Local 701 automobile mechanics began a strike at approximately 55 new car dealerships in Chicagoland Monday, August 2, 2021 after the contract with the new car dealerships expired midnight July 31, 2021. Dealerships are unable to service vehicles without union mechanics.

IAM Mechanic’s Local 701 has been negotiating in various forms with 129 Chicagoland new car dealerships while about 55 dealerships belonging to an association failed to meet the requirement of the union. The contract expired at midnight on July 31, 2021. Last week, the union membership ratified an agreement with an association representing approximately 30 dealerships. These negotiations began in March 2021 and continued through July 2021. The union is close to reaching the same, or similar, agreement with a multitude of dealerships who did not join an association.




The New Car Dealer Committee of Chicago for 2021 (“NCDC”) represents the approximately 55 dealerships. The union began reaching out to the NCDC in January to begin the process. The NCDC formally began the process in May and offered a first proposed bargaining date on June 16, 2021. The union provided its proposal in advance and the parties met for the first time on June 17, 2021.

At approximately 11:30 p.m. on July 31, 2021, minutes before the contract expired, the NCDC made its latest counter-proposal. The union held a meeting at 9:00 a.m. on August 1, 2021, in order to let its membership vote on the proposal. Ninety-seven percent of the members present, voted to reject the NCDC’s proposal, and 99% then voted to initiate a strike. As a result, the affected members were on strike as of the start of business Monday, August 2, 2021.

According to Local 701, withholding labor until fair working terms and conditions until there is a fair agreement, is a union member’s last resort, and the decision to reject the NCDC proposal was not made lightly. During the 2017 negotiations, when the NCDC represented these same 129 dealerships, the negotiations resulted in a protracted, seven-and-a-half-week strike.
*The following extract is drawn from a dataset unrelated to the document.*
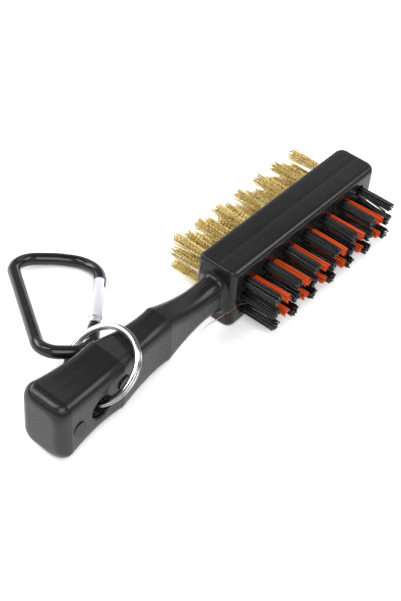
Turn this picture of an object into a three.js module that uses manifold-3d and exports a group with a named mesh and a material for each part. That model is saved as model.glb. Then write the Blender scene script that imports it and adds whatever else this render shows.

Local 701 hoped to avoid a strike this contract cycle. In fact, since the last strike, the union partnered with its own labor allies (the Chicago Federation of Labor and the State AFL-CIO), its legislative allies, as well as the dealership’s association on supporting a house bill (HB3940).




HB 3940, which was signed into law by Governor Pritzker this past Friday, benefits both the dealership and the union’s members by ensuring that manufacturers are required to fairly pay the dealership and their technicians for warranty work performed. This fair pay requirement was intended to allow dealerships to fairly compensate their technicians, which in turn, will attract more qualified technicians to the field. There has been a lack of qualified technicians affecting the industry for several years, according to Local 701. In fact, David Sloan, the president of a Chicago dealership association, noted in the press release: “A shortage of technicians at franchised dealers has been a problem for many years. This new law will go a long way toward solving it.” Despite the union’s collaborating with the dealerships to achieve this goal, the NCDC’s current contract proposal suggests an unwillingness to collaborate on a fair contract.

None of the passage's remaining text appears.